= Steve Letsike =

South African human rights activist

Mmapaseka "Steve" Letsike is a South African human rights activist and politician.

Well known for her AIDS activism through her leadership roles within the South African National AIDS Council, Letsike is also one of the most prominent lesbian figures within the African National Congress, and has campaigned for LGBT rights, Women's rights and other marginalised people in South Africa. She led various other structures including the South African Pharmacy Council as the Vice President elected in February 2024.

Her activism started when she was a teenager at the age of 13. Joining Congress of the Congress of the South African Students (COSAS) Atteridgeville Branch, subsequently African National Congress Youth League in Atteridgeville and Tshwane Region, ANC Women's League and the Mother body ANC. Having served in the Region of birth, now as a resident of City of Johannesburg she is a member of ANC in the Joburg Region. Letsike is currently serving in the African National Congress National Executive Committee(2022- current).

In 2024 she was elected as a member of the National Assembly of South Africa.

== Activism ==

=== HIV/AIDS activism ===
Letsike was the deputy chair of the South African National AIDS Council, and served as the chair of its National Society Forum, implementing policies at a grassroots and local level. For several years, Letsike served as deputy to Cyril Ramaphosa, who went on to become the President of South Africa. Through his role with SANAC, Letsike called on increased psychosocial support, in addition to antiretroviral programmes, for people diagnosed with HIV/AIDS.

In 2015, Letsike represented South Africa at the launch of the DREAMS Partnership, aiming to secure an AIDS-free future for women in sub-Saharan Africa.

In 2016, she co-led the world's first LGBTI HIV strategy for South Africa. Steve Letsike has been a pioneer in the Human Rights and social justice movement for over 22 years.

In 2021, Ramaphosa named Letsike to the Chief Justice Panel, to interview shortlisted candidates and to decide who to replace Mogoeng Mogoeng at the end of his term as Chief Justice of South Africa.

=== LGBT activism ===
As a teenager, Letsike successfully challenged his high school's uniform policy, which had prohibited girls from wearing trousers. She also established its first female football team. As an adult, Letsike worked for various organisations, including Anova Health Institute, which provided sexual health services to men who had sex with men in Gauteng, Mpumalanga, North West, Limpopo, and Western Cape.
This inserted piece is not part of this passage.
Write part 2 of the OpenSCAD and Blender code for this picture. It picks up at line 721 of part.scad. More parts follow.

Letsike went on to establish Access Chapter 2, a non-governmental organisation that raised awareness of intersectional issues facing South Africa's marginalised communities, including black people, women, children, and the LGBT community. AC2 was named after South Africa's Bill of Rights.

Following the murders of several lesbians in 2011, including Noxolo Nogwaza, the government of South Africa established the National Task Team to investigate the increase in LGBT hate crimes in the country, with Letsike named as co-chair. In 2014, she wrote an open letter to African leaders following the passing of the Anti-Homosexuality Act by the government of Uganda.
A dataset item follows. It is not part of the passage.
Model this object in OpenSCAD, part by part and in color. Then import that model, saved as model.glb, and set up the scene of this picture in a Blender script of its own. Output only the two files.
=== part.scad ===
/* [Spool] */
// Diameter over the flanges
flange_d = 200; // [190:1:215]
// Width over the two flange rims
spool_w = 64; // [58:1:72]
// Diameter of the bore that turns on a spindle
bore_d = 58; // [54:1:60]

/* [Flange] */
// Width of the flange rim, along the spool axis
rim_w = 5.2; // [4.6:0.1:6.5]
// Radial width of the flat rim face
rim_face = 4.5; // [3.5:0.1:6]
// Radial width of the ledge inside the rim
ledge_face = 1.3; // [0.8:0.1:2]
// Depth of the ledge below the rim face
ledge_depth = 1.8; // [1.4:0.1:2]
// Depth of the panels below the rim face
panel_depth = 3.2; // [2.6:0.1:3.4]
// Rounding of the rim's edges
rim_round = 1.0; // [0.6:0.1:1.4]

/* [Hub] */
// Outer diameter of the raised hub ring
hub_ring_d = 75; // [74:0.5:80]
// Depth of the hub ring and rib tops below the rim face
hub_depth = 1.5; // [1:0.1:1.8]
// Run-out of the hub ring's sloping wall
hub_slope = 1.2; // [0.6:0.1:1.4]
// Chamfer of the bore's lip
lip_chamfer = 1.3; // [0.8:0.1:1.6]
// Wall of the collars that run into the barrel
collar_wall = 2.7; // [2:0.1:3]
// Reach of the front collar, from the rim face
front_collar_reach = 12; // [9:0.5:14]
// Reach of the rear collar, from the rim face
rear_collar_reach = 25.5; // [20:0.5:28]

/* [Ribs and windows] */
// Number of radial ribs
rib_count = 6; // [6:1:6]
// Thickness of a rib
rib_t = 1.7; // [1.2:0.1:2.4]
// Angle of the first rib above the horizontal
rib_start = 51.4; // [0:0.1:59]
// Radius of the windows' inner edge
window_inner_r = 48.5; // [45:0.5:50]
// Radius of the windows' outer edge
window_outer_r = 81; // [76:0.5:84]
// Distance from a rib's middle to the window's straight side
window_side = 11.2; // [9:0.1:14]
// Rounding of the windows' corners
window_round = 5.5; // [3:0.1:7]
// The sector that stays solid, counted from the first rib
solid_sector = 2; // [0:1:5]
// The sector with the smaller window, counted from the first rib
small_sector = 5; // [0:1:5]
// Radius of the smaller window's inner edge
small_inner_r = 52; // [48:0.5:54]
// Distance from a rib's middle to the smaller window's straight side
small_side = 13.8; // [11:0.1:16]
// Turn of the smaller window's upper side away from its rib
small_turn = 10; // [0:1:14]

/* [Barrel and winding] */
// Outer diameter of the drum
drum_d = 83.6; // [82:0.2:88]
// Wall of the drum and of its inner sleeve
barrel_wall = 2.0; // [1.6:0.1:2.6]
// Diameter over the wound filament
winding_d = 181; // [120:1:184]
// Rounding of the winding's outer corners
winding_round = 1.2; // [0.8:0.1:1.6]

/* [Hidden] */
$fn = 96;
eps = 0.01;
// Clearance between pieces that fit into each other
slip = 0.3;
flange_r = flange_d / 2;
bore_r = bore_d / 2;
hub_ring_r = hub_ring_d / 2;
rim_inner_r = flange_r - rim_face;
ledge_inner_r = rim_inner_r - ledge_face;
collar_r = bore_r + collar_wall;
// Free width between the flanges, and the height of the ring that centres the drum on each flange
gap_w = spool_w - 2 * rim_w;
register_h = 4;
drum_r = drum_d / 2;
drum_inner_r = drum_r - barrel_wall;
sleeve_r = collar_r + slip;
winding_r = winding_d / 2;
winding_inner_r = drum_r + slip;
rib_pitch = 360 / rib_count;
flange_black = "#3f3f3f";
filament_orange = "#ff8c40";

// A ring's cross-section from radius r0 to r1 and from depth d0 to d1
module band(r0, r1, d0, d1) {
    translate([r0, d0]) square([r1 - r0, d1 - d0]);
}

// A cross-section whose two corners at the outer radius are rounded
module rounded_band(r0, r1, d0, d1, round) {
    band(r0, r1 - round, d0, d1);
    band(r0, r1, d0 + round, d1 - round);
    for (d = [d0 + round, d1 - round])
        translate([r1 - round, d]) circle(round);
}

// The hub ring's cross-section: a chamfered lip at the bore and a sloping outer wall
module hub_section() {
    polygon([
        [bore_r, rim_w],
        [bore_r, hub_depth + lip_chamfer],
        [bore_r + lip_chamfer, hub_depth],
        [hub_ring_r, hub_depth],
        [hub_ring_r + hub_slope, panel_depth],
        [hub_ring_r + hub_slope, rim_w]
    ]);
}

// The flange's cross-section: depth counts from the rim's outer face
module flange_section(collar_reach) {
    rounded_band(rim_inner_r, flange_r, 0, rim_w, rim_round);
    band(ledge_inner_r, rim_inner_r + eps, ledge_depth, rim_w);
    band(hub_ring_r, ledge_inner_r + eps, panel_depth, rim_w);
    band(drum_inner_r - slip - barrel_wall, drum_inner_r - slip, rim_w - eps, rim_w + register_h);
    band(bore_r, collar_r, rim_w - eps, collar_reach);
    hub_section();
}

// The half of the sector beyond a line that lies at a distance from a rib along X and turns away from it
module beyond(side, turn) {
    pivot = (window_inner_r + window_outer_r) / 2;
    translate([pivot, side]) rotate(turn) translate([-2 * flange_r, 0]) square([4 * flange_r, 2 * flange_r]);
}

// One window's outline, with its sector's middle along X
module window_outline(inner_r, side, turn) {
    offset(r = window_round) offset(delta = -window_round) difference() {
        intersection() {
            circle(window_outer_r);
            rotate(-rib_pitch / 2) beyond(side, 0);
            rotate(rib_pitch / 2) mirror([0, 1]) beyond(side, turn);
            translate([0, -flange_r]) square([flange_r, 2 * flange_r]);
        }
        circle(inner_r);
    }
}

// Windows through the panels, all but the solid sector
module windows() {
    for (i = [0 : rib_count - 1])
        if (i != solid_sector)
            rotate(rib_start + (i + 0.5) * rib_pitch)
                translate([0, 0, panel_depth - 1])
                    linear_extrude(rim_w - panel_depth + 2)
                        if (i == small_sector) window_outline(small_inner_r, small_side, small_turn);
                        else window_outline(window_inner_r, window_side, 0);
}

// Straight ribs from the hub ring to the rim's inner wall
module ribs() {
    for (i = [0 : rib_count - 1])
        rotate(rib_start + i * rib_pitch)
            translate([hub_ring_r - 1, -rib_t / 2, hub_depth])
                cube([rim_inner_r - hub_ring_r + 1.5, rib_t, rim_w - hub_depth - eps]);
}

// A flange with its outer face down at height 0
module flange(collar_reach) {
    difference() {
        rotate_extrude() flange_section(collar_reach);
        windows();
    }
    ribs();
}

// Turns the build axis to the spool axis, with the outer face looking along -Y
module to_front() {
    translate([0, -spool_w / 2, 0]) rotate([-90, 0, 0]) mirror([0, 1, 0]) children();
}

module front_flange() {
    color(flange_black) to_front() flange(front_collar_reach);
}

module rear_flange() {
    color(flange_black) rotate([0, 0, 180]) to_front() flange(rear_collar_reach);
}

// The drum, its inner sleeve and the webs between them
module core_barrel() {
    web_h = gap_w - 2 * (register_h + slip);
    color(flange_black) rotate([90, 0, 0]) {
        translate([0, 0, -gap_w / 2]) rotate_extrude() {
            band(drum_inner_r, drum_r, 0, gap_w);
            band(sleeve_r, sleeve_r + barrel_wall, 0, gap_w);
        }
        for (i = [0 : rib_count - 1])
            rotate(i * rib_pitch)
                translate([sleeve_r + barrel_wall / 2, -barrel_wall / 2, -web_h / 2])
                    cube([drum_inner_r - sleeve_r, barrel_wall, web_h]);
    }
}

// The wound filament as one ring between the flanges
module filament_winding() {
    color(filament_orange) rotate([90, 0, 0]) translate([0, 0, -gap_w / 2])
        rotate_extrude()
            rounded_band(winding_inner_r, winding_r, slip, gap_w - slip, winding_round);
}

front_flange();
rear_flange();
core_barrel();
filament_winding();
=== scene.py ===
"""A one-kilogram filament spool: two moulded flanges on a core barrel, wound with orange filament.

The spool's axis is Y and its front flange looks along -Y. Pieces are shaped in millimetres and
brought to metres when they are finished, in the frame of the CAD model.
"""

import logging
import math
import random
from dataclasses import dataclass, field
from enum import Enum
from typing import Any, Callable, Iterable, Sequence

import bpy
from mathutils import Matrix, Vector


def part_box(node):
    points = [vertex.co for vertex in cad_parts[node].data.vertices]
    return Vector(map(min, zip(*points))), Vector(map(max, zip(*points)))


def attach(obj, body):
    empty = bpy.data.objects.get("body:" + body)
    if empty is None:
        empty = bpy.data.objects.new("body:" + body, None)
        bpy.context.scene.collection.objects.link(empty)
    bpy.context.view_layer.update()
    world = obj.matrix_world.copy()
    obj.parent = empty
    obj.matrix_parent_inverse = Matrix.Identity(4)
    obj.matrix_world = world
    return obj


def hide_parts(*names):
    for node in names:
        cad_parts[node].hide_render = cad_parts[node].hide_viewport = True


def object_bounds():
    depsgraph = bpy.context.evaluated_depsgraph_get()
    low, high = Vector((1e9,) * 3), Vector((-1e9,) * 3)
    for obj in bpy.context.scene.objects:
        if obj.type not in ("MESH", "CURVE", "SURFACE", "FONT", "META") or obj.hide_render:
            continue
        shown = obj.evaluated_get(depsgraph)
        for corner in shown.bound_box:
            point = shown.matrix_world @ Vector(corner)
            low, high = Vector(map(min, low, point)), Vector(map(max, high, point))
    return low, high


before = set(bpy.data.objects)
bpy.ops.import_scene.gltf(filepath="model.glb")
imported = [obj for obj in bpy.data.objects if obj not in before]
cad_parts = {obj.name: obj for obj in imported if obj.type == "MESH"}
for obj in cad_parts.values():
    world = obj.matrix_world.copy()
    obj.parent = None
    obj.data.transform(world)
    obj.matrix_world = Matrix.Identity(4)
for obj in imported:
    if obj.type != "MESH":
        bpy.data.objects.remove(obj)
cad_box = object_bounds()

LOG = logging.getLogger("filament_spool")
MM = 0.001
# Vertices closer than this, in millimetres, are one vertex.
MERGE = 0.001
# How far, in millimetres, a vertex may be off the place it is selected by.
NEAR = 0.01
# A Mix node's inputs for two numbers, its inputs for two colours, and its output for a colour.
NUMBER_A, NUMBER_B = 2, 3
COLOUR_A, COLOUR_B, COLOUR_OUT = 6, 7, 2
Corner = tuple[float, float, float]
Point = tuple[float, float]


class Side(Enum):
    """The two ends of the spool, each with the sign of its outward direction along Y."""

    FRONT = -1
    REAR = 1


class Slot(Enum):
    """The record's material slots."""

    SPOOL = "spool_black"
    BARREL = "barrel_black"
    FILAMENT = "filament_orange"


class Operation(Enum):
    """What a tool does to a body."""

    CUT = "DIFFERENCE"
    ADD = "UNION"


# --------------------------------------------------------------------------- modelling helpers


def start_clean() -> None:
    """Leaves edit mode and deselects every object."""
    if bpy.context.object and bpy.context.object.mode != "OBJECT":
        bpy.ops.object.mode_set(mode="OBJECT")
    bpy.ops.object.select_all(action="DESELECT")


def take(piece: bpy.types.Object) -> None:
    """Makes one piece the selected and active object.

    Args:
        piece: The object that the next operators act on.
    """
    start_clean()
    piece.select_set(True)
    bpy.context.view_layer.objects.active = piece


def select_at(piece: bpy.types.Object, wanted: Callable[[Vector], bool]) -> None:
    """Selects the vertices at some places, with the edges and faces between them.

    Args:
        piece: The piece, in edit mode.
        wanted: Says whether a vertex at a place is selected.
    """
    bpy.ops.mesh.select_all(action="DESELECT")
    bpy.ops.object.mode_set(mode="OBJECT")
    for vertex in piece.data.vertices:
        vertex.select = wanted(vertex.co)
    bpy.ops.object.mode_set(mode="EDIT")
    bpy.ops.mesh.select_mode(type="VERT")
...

In 2021, Letsike was named the chair of the Commonwealth Equality Network, an organisation representing civil society organisations working for LGBT rights across the Commonwealth.

In 2023, Letsike was widely tipped as being likely to be elected to the ANC's National Executive Committee; when she did not secure a nomination for any of the 87 available seats, the party's Embrace Diversity Political Movement criticised his exclusion and the failure to elect any LGBT people to the NEC. In January 2024, the NEC's General Secretary, Fikile Mbalula, named Letsike as among four new people appointed to the NEC to bring "more balanced representation" to the ANC's decision-making body. She became the second openly LGBT person to sit on the NEC, after Lynne Brown.

Over the last 2 decades, Letsike has been globally recognised and awarded multiple times for her courage, significance and commitment in the fight for liberation and freedom for minority people particularly the LGBTI community. With the recent 2023 UK - Human Rights Defender of the Year Award https://kaleidoscopetrust.com/kaleidoscope-trust-marks-end-of-2023-with-lifetime-achievement-award-for-former-united-nations-independent-expert/

== Personal life ==
Letsike was born on 30 March 1986 and raised in Atteridgeville, Gauteng, South Africa. Letsike's parents (from Phokeng, Rusternburg, North West) both died when she was 7 years old with her other 3 siblings all young, and they were subsequently raised by their grandparents. She has a daughter.